Cet « égoïsme » ne va pas de soi. Surtout quand on est le bon gars, chevaleresque. Surtout quand on est la fille chérie, valorisée quand elle se met au service des autres. On t’a certainement répété que l’égoïsme était un comportement d’enfant gâté méprisable. Je te propose ma définition : l’égoïsme ne consiste pas à se considérer comme au-dessus des autres, mais à faire passer ses intérêts avant ceux des autres. La première bienveillance, tu la dois à ton propre corps (et, avec lui, à tes fantasmes, tes limites, tes recoins de plaisir ou de douleur).

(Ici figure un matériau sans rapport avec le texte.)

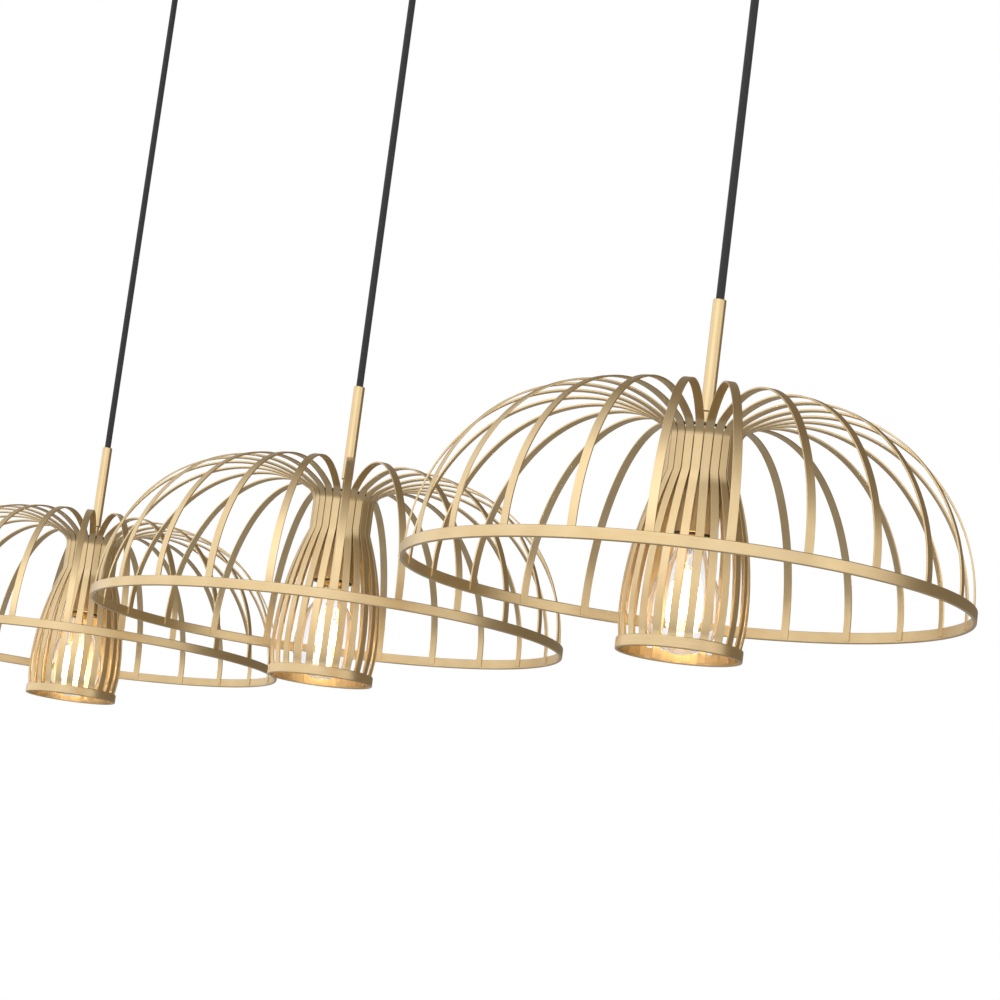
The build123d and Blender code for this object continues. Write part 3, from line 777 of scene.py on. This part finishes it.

Etre égoïste et bienveillant

On t’a toujours demandé de ne pas te prendre au sérieux ? En matière de sexualité, prends-toi au sérieux. Tu n’as pas besoin de « mériter » ce respect de ta personne et de ton corps : tu es un être humain, le respect t’est dû – point barre, non négociable, emballé-pesé. Même si tu te considères comme nul ou nulle, même si tu as commis des actes moches, même si tes préférences ne sont pas banales, même si tu es raide amoureux ou amoureuse, tes opinions et ton ressenti sont valides. C’est ta sexualité. Tu peux la partager avec d’autres, mais elle t’appartient. En conséquence de quoi tu es prioritaire, et cette petite voix intérieure doit absolument être écoutée (y compris quand elle te suggère que la sexualité, en fait, tu t’en fiches).

Cette revendication obstinée de tes intérêts est nécessaire pour désirer, consentir, accepter le plaisir, communiquer, construire des relations. Cet égoïsme n’ampute pas ton potentiel d’amour, il l’augmente et le sublime. Tu auras plus de choses à offrir si tu t’es laissé de l’espace pour grandir. Tu sauras mieux respecter l’intégrité de tes partenaires si tu respectes ta propre intégrité. Pour résumer mon propos : le défi va consister à imposer ta liberté et ta dignité 1) aux autres (ceux qui t’aiment, ceux qui ne t’aiment pas), 2) à toi-même (ce n’est pas toujours le plus facile), 3) à ceux qui prétendent mieux savoir – auquel cas je te convie à t’entraîner dès maintenant… en étant en désaccord avec cette lettre.